_RAW DATA_:
◆ ◆ ◆ ◆ ◆
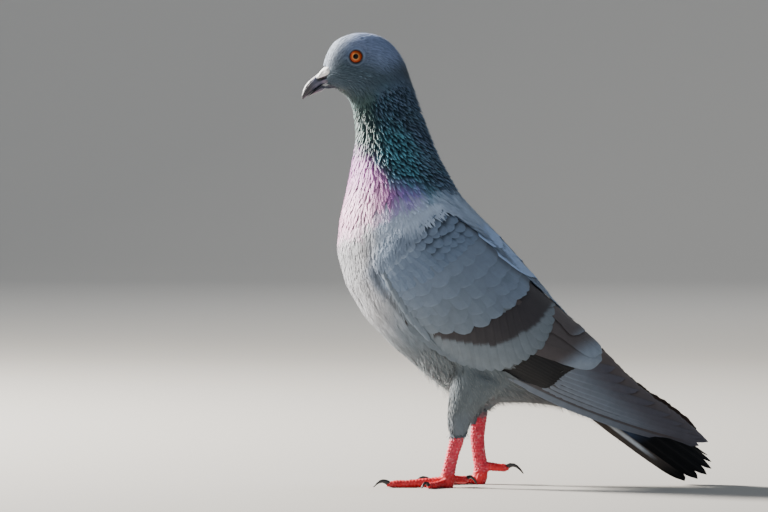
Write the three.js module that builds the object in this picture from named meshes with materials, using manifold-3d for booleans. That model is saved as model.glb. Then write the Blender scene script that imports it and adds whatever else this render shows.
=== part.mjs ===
// A still, life-size model of a feral rock pigeon that stands upright on both feet, wings folded.
// Millimetres, +Z up. The bird faces -X, so its left side is -Y. The ground is Z = 0, and the origin
// lies on it below the middle of the outline. Each named part of the bird is one closed solid.
import * as THREE from "three";
import Module from "manifold-3d";

const wasm = await Module();
wasm.setup();

// Driving dimensions
const GAP = 0.3; // clearance between neighbouring parts
const FULL_TURN = 2 * Math.PI;
const LEFT = -1;
const RIGHT = 1;
const FINENESS = 0.2; // how far a facet may stray from the true surface
const BODY_SIDES = 22; // facets round the trunk, neck and head
const BILL_SIDES = { upper: 10, lower: 8 };
const FINE_TO = 6; // the body section down to which there are two rings for each section
const CUTTER_WIDTH = 160; // wider than the bird, for cuts made from the side

const EYE = { x: -88.4, y: 6.7, z: 253.2, radius: 5.8, sides: 12, rings: 8 };

// Wing shells: how far each stands proud of the body line, and how deep it is let in.
const SHIELD = { proud: 1.6, deep: 3.4, rows: 12, columns: 8 };
const HAND = { proud: -0.2, deep: 2.2, rows: 8, columns: 6 };
// Share of the full thickness left at a wing's rim, and the shares of the wing over which it thins.
const RIM = { left: 0.45, front: 0.12, tip: 0.1, edge: 0.12 };
const WING_GROWTH = { sections: 0.06, degrees: 0.8 }; // what makes a wing 1 mm larger all round
const RIGHT_WINGTIP_RISE = { x: -6, z: 8 }; // the right wing tip lies over the left one

const TAIL = {
  root: { x: 31, z: 82, width: 24, height: 13 },
  tip: { x: 117.5, z: 20.5, width: 40, height: 22 },
  feathers: 12,
  halfArch: 96, // degrees from the ridge to the outermost feather's edge
  thickness: 2.2,
  tipRound: 0.05, // how far a feather's corners fall short of its tip, as a share of length
  middleLong: 0.08, // how far the feathers between the ridge and the edge reach beyond the ridge
  outerShort: 0.045, // how much shorter the outermost feathers are
  groupGap: 0.004, // half the clearance between two groups of feathers, as a share of the arch
  rows: 5,
  columns: 4, // for each feather
};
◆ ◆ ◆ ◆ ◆
_WHAT YOU HAVE TO DO_:
For the data above, state only how many lines include the word "manifold".

_SOLVED PROBLEM_:
2